* [Data provided]:
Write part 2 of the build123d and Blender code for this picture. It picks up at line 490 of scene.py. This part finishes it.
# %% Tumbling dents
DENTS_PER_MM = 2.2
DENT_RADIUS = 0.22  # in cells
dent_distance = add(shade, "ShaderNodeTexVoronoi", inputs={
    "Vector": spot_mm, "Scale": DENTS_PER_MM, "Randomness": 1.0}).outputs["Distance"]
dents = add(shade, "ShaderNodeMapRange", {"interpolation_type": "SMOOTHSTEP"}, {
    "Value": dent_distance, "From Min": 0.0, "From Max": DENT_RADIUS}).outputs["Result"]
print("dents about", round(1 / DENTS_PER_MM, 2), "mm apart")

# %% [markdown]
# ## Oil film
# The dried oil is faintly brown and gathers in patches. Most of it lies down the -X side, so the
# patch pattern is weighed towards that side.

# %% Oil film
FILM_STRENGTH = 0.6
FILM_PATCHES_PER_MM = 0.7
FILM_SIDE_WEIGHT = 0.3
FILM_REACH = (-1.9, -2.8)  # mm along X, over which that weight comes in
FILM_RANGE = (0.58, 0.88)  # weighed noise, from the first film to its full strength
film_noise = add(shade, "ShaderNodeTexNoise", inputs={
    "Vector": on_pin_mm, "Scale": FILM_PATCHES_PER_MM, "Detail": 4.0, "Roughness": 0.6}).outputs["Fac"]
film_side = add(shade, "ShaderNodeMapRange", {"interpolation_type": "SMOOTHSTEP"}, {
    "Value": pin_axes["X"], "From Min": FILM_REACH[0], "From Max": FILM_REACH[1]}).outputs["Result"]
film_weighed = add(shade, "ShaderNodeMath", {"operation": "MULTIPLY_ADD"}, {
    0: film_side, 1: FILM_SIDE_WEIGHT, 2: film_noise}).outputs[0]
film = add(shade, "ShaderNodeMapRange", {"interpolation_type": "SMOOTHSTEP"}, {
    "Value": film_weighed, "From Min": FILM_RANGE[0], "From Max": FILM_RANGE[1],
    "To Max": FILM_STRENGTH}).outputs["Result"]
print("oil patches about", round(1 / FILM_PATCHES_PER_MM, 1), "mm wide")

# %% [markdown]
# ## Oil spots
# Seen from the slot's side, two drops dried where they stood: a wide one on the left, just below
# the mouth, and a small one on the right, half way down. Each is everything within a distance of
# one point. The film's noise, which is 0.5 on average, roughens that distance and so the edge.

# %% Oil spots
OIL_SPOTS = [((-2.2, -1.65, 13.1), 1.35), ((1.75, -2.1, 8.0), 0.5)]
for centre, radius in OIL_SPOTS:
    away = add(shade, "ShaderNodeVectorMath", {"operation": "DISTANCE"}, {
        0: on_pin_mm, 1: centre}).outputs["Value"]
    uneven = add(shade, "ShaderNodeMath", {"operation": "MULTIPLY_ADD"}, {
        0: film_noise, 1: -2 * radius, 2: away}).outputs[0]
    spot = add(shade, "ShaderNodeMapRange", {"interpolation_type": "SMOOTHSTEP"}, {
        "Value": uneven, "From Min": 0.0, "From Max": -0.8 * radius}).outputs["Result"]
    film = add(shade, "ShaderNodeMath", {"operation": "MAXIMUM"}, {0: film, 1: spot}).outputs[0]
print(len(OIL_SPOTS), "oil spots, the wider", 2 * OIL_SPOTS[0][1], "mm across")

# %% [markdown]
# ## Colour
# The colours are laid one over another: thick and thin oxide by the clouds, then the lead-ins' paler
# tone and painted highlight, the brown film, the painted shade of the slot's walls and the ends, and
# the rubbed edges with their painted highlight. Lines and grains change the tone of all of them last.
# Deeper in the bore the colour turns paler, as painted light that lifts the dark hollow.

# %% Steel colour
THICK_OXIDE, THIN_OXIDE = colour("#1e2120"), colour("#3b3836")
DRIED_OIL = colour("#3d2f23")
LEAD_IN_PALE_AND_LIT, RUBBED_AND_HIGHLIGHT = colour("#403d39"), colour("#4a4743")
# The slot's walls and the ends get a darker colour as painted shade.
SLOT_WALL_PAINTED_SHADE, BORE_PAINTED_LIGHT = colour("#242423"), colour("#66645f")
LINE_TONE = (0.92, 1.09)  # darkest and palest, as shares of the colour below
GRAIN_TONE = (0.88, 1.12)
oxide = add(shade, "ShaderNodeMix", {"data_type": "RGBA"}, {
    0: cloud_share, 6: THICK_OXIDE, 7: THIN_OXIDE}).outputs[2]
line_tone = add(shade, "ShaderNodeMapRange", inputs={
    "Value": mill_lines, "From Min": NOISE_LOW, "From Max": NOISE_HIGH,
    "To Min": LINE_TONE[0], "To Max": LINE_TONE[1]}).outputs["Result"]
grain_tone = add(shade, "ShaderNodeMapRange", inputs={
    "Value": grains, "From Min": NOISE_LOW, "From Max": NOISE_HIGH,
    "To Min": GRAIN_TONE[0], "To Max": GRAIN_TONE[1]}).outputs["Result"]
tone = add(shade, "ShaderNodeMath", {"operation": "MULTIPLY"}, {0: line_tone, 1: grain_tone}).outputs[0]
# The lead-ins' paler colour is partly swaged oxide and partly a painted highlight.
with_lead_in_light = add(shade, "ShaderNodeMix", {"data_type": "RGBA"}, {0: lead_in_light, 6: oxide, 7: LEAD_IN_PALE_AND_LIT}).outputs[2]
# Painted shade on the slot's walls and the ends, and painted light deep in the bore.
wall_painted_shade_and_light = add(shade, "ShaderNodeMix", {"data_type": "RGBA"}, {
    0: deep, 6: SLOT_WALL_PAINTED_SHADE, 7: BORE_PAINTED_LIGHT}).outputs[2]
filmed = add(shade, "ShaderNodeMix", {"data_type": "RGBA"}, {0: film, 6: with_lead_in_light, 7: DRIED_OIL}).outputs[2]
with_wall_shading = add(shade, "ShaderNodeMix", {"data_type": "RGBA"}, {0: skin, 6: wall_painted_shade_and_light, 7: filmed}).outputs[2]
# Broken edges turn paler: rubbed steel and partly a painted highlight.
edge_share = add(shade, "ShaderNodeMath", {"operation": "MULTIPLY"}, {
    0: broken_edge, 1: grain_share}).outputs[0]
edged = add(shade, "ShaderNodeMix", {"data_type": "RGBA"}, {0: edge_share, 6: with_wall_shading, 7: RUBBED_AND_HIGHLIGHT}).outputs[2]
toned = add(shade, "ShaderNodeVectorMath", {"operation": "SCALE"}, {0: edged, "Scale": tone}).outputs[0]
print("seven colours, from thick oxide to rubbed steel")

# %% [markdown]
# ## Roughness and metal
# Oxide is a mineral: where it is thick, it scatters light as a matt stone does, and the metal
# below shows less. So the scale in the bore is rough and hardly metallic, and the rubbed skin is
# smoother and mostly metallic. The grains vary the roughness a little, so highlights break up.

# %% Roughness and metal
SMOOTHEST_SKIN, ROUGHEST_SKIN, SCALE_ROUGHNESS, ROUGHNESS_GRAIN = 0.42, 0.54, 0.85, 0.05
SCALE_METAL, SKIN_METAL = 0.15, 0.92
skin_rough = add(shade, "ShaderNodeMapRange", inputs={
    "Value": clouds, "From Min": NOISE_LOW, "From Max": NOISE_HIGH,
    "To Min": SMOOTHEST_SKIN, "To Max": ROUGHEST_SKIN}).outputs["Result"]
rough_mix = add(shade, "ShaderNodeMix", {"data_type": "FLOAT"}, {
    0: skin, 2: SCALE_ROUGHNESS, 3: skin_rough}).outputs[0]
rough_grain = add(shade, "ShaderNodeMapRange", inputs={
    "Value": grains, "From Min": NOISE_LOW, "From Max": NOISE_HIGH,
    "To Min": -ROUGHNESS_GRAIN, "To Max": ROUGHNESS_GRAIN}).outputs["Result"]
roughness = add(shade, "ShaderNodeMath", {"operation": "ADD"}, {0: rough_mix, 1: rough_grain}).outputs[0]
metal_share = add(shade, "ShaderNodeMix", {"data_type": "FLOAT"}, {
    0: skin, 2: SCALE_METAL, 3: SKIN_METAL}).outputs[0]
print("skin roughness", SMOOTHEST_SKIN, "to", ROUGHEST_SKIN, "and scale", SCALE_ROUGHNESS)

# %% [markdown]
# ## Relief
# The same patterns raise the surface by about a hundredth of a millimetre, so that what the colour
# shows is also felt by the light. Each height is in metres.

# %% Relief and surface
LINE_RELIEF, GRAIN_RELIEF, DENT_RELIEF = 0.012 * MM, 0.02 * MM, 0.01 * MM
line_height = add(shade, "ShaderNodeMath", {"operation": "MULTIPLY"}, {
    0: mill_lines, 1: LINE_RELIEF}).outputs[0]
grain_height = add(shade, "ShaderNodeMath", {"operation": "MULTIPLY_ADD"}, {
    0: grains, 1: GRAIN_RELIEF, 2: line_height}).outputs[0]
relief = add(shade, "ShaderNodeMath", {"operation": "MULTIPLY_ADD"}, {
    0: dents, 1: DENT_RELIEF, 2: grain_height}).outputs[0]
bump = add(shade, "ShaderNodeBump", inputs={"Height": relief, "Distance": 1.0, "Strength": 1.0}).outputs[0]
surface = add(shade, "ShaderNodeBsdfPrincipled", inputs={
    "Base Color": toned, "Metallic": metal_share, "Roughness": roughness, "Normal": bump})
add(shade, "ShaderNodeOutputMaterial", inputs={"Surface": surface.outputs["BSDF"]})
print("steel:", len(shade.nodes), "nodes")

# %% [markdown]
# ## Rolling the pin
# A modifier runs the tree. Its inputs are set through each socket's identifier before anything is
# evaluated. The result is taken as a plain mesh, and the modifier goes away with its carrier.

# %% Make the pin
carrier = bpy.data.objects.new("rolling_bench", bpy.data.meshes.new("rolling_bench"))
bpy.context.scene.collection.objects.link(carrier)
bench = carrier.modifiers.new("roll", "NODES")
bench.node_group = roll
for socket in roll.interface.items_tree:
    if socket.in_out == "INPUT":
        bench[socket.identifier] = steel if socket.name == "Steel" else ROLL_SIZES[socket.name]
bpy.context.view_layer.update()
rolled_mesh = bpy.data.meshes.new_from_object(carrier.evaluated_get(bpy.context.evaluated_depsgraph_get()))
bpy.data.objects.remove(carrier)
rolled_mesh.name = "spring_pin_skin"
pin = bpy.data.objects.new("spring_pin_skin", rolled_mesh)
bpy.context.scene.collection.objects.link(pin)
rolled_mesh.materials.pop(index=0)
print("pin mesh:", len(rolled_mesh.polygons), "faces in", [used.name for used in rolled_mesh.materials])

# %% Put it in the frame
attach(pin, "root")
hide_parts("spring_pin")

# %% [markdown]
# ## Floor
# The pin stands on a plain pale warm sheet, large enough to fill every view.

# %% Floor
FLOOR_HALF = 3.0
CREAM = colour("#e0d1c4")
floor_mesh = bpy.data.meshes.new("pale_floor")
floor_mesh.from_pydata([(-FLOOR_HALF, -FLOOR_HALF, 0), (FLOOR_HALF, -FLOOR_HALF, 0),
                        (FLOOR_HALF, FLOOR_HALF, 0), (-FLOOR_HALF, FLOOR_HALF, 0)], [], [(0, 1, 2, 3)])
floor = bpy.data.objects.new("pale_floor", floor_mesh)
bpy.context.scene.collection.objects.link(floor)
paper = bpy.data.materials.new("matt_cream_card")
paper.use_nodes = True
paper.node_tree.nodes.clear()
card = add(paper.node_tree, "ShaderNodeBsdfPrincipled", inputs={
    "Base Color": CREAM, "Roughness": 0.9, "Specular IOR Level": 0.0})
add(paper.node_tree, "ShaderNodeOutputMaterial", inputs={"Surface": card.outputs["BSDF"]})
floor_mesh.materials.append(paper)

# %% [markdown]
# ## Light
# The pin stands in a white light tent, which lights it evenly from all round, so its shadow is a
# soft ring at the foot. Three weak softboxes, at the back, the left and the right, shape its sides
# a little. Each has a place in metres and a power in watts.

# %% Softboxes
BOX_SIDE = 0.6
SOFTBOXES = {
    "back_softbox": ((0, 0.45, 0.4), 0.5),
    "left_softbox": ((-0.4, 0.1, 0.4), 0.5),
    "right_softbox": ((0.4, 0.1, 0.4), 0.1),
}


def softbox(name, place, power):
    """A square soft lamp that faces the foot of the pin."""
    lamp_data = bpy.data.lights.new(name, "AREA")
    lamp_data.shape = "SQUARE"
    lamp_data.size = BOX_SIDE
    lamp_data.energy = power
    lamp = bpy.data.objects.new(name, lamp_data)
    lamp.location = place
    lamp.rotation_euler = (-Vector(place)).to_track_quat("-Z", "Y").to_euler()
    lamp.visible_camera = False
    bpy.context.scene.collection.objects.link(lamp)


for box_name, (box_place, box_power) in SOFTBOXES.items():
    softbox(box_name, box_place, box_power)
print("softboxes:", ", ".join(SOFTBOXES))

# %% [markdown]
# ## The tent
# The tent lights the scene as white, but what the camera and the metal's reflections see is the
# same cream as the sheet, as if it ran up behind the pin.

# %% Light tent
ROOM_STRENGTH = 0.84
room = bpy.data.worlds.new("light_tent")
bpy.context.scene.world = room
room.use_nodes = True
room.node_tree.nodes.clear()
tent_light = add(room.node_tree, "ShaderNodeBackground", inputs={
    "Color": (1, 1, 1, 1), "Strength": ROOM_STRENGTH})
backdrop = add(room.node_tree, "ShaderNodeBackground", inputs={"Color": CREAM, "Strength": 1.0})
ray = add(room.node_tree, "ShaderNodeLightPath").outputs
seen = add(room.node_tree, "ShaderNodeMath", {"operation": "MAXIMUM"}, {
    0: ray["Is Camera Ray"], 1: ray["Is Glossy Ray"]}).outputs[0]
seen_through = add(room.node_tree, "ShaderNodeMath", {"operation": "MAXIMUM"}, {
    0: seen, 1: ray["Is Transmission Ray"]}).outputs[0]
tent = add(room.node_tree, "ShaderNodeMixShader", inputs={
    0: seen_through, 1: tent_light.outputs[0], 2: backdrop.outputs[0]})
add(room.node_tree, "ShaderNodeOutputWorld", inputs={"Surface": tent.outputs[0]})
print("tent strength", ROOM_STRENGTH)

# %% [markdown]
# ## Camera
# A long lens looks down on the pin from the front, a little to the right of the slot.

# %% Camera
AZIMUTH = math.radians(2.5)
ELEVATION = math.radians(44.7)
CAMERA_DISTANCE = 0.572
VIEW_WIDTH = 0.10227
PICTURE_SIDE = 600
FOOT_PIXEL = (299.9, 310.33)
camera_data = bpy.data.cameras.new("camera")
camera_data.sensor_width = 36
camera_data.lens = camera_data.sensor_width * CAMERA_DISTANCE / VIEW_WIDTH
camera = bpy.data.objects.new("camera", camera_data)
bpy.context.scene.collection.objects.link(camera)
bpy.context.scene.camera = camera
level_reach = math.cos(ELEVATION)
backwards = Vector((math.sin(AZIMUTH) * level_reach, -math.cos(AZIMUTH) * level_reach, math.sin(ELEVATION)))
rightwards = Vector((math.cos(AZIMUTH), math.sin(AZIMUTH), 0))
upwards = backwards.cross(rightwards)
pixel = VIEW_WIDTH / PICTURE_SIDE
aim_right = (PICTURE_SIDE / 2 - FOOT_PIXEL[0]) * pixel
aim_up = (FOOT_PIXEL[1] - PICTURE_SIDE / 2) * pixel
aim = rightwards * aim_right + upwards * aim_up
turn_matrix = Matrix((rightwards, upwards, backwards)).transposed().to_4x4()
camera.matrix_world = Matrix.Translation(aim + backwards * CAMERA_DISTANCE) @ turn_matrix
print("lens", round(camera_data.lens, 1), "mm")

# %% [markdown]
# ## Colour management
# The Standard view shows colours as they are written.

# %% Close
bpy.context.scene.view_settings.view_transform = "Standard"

* * *

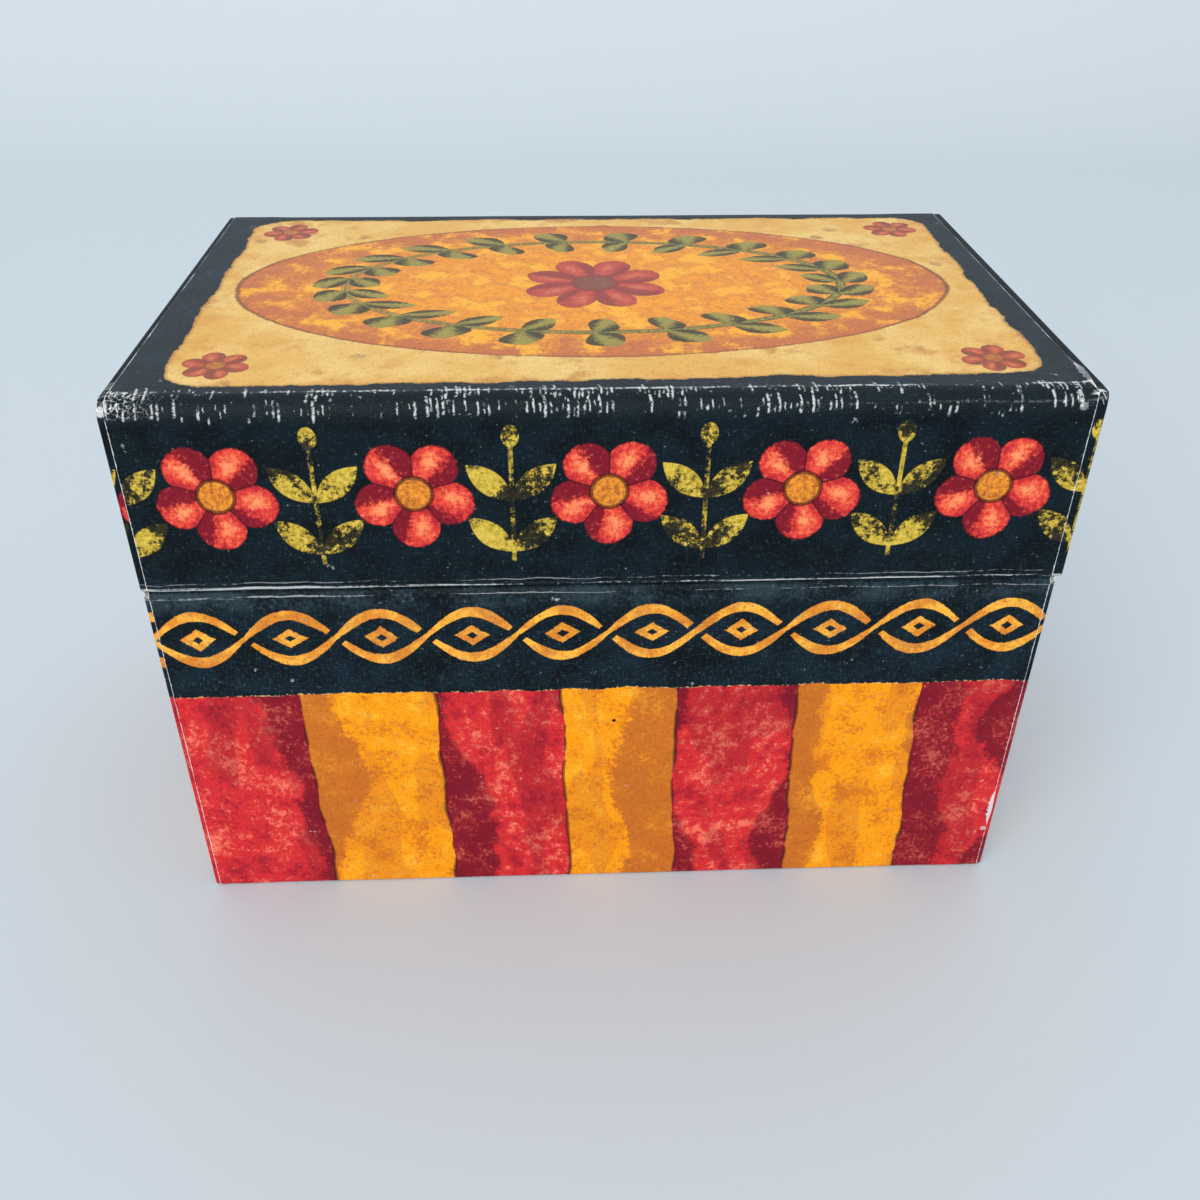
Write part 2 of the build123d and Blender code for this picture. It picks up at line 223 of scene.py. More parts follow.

* [Description of the task]:
Across the material above, how many lines include the string "Blender"? Only the number is wanted.

* [Written response]:
2